Gronk was born in 1954 in the barrios of East Los Angeles. An autodidact by circumstance, he began his career as an urban muralist who had to look up the word “mural” to know whether he could paint one. Over time, he has grown into an international figure who has created grand sets for operas and computerized animation for panoramic screens.

 

In this sweeping examination of Gronk’s oeuvre, Max Benavidez elucidates how the artist can cross genres, sexual categories, and ethnic barriers, yet still remain true to himself.

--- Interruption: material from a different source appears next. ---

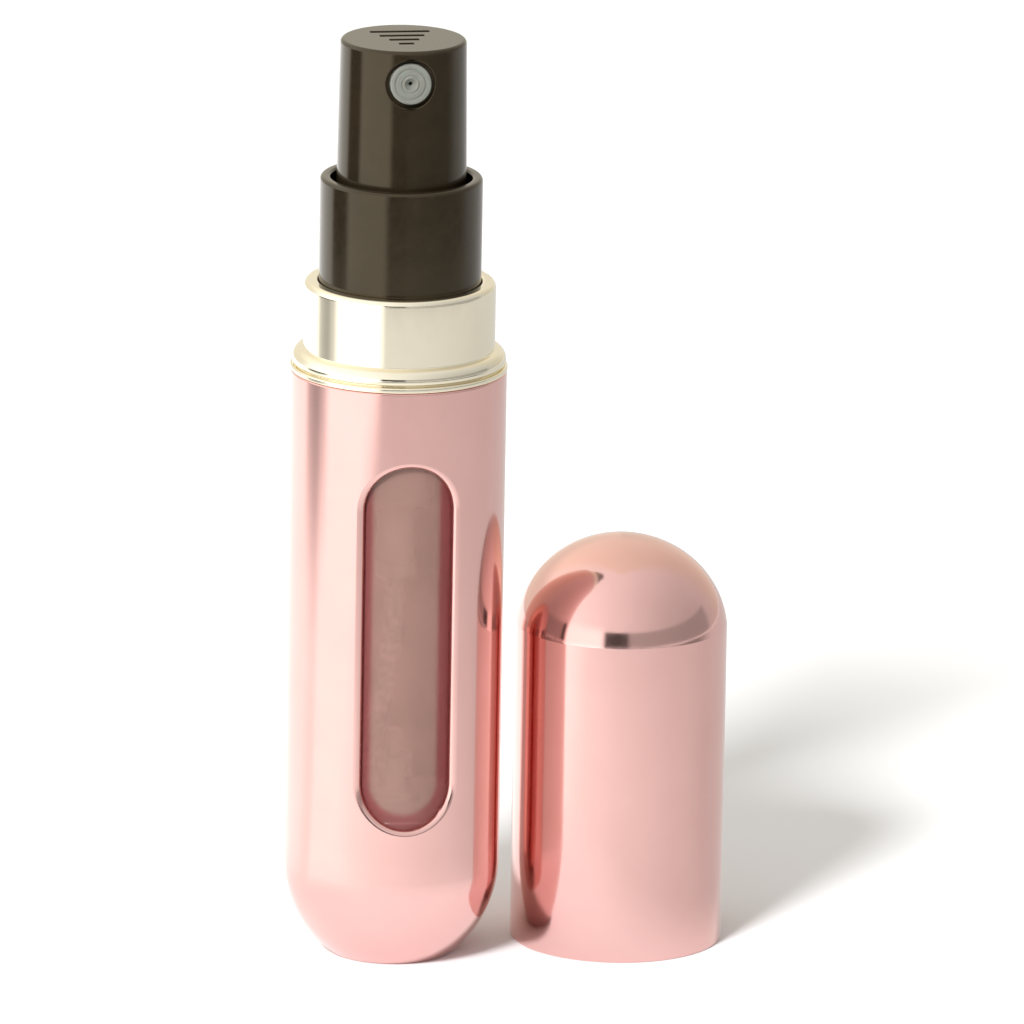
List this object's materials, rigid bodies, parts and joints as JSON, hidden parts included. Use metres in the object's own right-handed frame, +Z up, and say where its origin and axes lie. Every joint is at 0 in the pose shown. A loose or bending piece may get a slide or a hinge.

From street murals to mail art, from large-scale action painting to performance art and operatic set design, Gronk has made a lasting mark on the Chicano art movement, the punk scene, gay art, and the cultural world stage. As a founder of the East L.A. avant-garde art collective Asco (Spanish for nausea), Gronk and his contemporaries responded to Hollywood’s rejection of Chicanos by creating a conceptual countercinema, the No Movie, that incorporated Hollywood imagery and style even as it wickedly dissected the banality and biases of the mass media. In collaborations with Cyclona, Mundo Meza, Jerry Dreva, and Tomata DuPlenty, Gronk challenged the limits of sexuality, gender norms, and taste.

 

What Benavidez ultimately reveals is Gronk’s uncanny power to reinvent himself and his art, moving through one vivid artistic and subcultural scene to another. Add large doses of Gronk’s wit, irony, and talent and you have the story of his major contribution not only to Chicano art but to late twentieth-century culture.

 

Max Benavidez is a writer, independent scholar, essayist for the Los Angeles Times, and a consultant to a wide range of cultural and academic institutions.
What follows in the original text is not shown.